MnOx supported on a TiO2@SBA-15 nanoreactor used as an efficient catalyst for one-pot synthesis of imine by oxidative coupling of benzyl alcohol and aniline under atmospheric air

In the present study, a mesoporous silica (SBA-15) encapsulated TiO2 nanoreactor is used as a support for MnOx and this MnOx/TiO2@SBA-15 acts as a catalyst for the one-pot synthesis of imine by oxidative coupling between benzyl alcohol and aniline in the presence of atmospheric air. To understand the properties, the catalysts were characterized by several analytical techniques, namely, N2 adsorption–desorption isotherm, small angle X-ray scattering (SAXS), wide angle X-ray diffraction, high resolution transmission electron microscopy (HRTEM), H2-temperature programmed reduction (H2-TPR), O2-temperature programmed oxidation (O2-TPO) and NH3-temperature programmed desorption (NH3-TPD). The pore encapsulation process by SBA-15 causes TiO2 to be in a highly dispersed state, and this highly dispersed TiO2 makes maximum contact with the MnOx species as well as the reactant molecules.
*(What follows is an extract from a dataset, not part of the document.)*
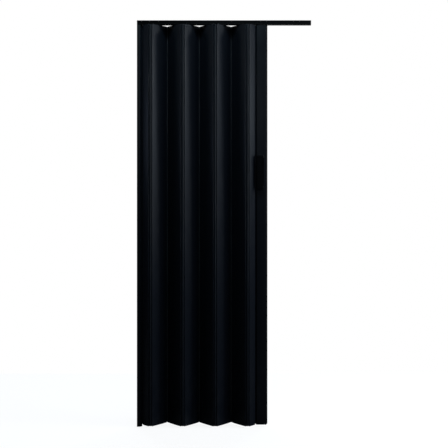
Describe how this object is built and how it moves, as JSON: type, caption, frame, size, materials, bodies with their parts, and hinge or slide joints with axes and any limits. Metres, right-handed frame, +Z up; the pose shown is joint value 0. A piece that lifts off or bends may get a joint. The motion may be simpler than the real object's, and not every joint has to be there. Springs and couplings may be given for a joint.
{
  "type": "accordion folding door",
  "caption": "Accordion folding door of rigid hollow panels on soft hinge strips, hung by gliders from a top track, with a wall channel, a lead post and pull handles.",
  "frame": {"origin": "floor level on the track's centre plane, halfway along the track", "axes": "+X along the track from the wall channel to the free end, +Y through the doorway with the front at -Y, +Z up"},
  "size_m": [0.87, 0.0886, 2.03],
  "materials": {
    "panel_pvc": "satin black rigid PVC",
    "track_pvc": "satin black rigid PVC",
    "soft_pvc": "soft black PVC, slightly glossy",
    "handle_plastic": "fine matt black moulding",
    "nylon": "natural nylon",
    "steel": "zinc-plated screw steel"
  },
  "bodies": {
    "frame": {"track": "track_pvc", "track_end_caps": "track_pvc", "wall_channel": "track_pvc", "jamb_post": "panel_pvc", "wall_hinge_strip": "soft_pvc"},
    "left_half": {"left_half_panel": "panel_pvc", "hinge_strip_1": "soft_pvc"},
    "leaf_1": {"panel_1": "panel_pvc", "hanger_1": "nylon", "hinge_strip_2": "soft_pvc"},
    "leaf_2": {"panel_2": "panel_pvc", "hanger_2": "nylon", "hinge_strip_3": "soft_pvc"},
    "leaf_3": {"panel_3": "panel_pvc", "hanger_3": "nylon", "hinge_strip_4": "soft_pvc"},
    "leaf_4": {"panel_4": "panel_pvc", "hanger_4": "nylon", "hinge_strip_5": "soft_pvc"},
    "leaf_5": {"panel_5": "panel_pvc", "hanger_5": "nylon", "hinge_strip_6": "soft_pvc"},
    "leaf_6": {"panel_6": "panel_pvc", "hanger_6": "nylon", "hinge_strip_7": "soft_pvc"},
    "right_half": {"right_half_panel": "panel_pvc", "lead_hinge_strip": "soft_pvc"},
    "lead": {"lead_post": "panel_pvc", "lead_foot_cap": "panel_pvc", "lead_hangers": "nylon", "lead_glider": "nylon", "lead_seal": "soft_pvc", "front_handle": "handle_plastic", "back_handle": "handle_plastic", "handle_screws": "steel"},
    "slider_1": {"glider_1": "nylon"},
    "slider_2": {"glider_2": "nylon"},
    "slider_3": {"glider_3": "nylon"},
    "slider_4": {"glider_4": "nylon"},
    "slider_5": {"glider_5": "nylon"},
    "slider_6": {"glider_6": "nylon"}
  },
  "joints": [
    {"name": "wall_hinge", "type": "hinge", "parent": "frame", "child": "left_half", "pos_m": [-0.4065, 0, 1], "axis": [0, 0, 1], "range_deg": [-32, 46], "deforming": ["wall_hinge_strip"]},
    {"name": "fold_1", "type": "hinge", "parent": "left_half", "child": "leaf_1", "pos_m": [-0.36627, -0.0379, 1], "axis": [0, 0, 1], "range_deg": [-92, 64], "deforming": ["hinge_strip_1"]},
    {"name": "fold_2", "type": "hinge", "parent": "leaf_1", "child": "leaf_2", "pos_m": [-0.2858, 0.0379, 1], "axis": [0, 0, 1], "range_deg": [-64, 92], "deforming": ["hinge_strip_2"]},
    {"name": "fold_3", "type": "hinge", "parent": "leaf_2", "child": "leaf_3", "pos_m": [-0.20533, -0.0379, 1], "axis": [0, 0, 1], "range_deg": [-92, 64], "deforming": ["hinge_strip_3"]},
    {"name": "fold_4", "type": "hinge", "parent": "leaf_3", "child": "leaf_4", "pos_m": [-0.12486, 0.0379, 1], "axis": [0, 0, 1], "range_deg": [-64, 92], "deforming": ["hinge_strip_4"]},
    {"name": "fold_5", "type": "hinge", "parent": "leaf_4", "child": "leaf_5", "pos_m": [-0.04439, -0.0379, 1], "axis": [0, 0, 1], "range_deg": [-92, 64], "deforming": ["hinge_strip_5"]},
    {"name": "fold_6", "type": "hinge", "parent": "leaf_5", "child": "leaf_6", "pos_m": [0.03608, 0.0379, 1], "axis": [0, 0, 1], "range_deg": [-64, 92], "deforming": ["hinge_strip_6"]},
    {"name": "fold_7", "type": "hinge", "parent": "leaf_6", "child": "right_half", "pos_m": [0.11654, -0.0379, 1], "axis": [0, 0, 1], "range_deg": [-92, 64], "deforming": ["hinge_strip_7"]},
    {"name": "lead_hinge", "type": "hinge", "parent": "right_half", "child": "lead", "pos_m": [0.15678, 0, 1], "axis": [0, 0, 1], "range_deg": [-32, 46], "deforming": ["lead_hinge_strip"]},
    {"name": "glider_turn_1", "type": "hinge", "parent": "leaf_1", "child": "slider_1", "pos_m": [-0.32603, 0, 1], "axis": [0, 0, 1], "range_deg": [-32, 46]},
    {"name": "glider_turn_2", "type": "hinge", "parent": "leaf_2", "child": "slider_2", "pos_m": [-0.24556, 0, 1], "axis": [0, 0, 1], "range_deg": [-46, 32]},
    {"name": "glider_turn_3", "type": "hinge", "parent": "leaf_3", "child": "slider_3", "pos_m": [-0.16509, 0, 1], "axis": [0, 0, 1], "range_deg": [-32, 46]},
    {"name": "glider_turn_4", "type": "hinge", "parent": "leaf_4", "child": "slider_4", "pos_m": [-0.08463, 0, 1], "axis": [0, 0, 1], "range_deg": [-46, 32]},
    {"name": "glider_turn_5", "type": "hinge", "parent": "leaf_5", "child": "slider_5", "pos_m": [-0.00416, 0, 1], "axis": [0, 0, 1], "range_deg": [-32, 46]},
    {"name": "glider_turn_6", "type": "hinge", "parent": "leaf_6", "child": "slider_6", "pos_m": [0.07631, 0, 1], "axis": [0, 0, 1], "range_deg": [-46, 32]}
  ],
  "couplings": [
    {"joint": "fold_1", "follows": "wall_hinge", "ratio": -2},
    {"joint": "fold_2", "follows": "wall_hinge", "ratio": 2},
    {"joint": "fold_3", "follows": "wall_hinge", "ratio": -2},
    {"joint": "fold_4", "follows": "wall_hinge", "ratio": 2},
    {"joint": "fold_5", "follows": "wall_hinge", "ratio": -2},
    {"joint": "fold_6", "follows": "wall_hinge", "ratio": 2},
    {"joint": "fold_7", "follows": "wall_hinge", "ratio": -2},
    {"joint": "lead_hinge", "follows": "wall_hinge", "ratio": 1},
    {"joint": "glider_turn_1", "follows": "wall_hinge", "ratio": 1},
    {"joint": "glider_turn_2", "follows": "wall_hinge", "ratio": -1},
    {"joint": "glider_turn_3", "follows": "wall_hinge", "ratio": 1},
    {"joint": "glider_turn_4", "follows": "wall_hinge", "ratio": -1},
    {"joint": "glider_turn_5", "follows": "wall_hinge", "ratio": 1},
    {"joint": "glider_turn_6", "follows": "wall_hinge", "ratio": -1}
  ]
}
The reaction was carried out at atmospheric pressure with equimolar amounts of substrates without additives in the presence of atmospheric air. The yield and selectivity of imines vary with the MnOx and TiO2 loading. The 7.5 wt% MnOx loaded TiO2@SBA-15 (5 wt% TiO2) nanoreactor showed the highest catalytic activity. With the increase in weak acid sites and the oxygen activation ability of the prepared catalyst, the conversion and selectivity of the desired product reached 96% and 97%, respectively. The investigation of the reaction mechanism suggests that there is a synergistic effect between highly dispersed TiO2 and MnOx, which improves the reactant conversion and the selectivity of the desired product (N-benzylideneaniline) and also the prepared catalyst shows excellent recyclability up to the 10th cycle. The recyclability and hot filtration study confirms the true heterogeneity of the prepared catalyst during imine synthesis. The heterogeneity of the prepared catalyst, the avoidance of any noble metal and the utilization of air as an oxidizing agent represent an efficient, green reaction pathway for imine synthesis.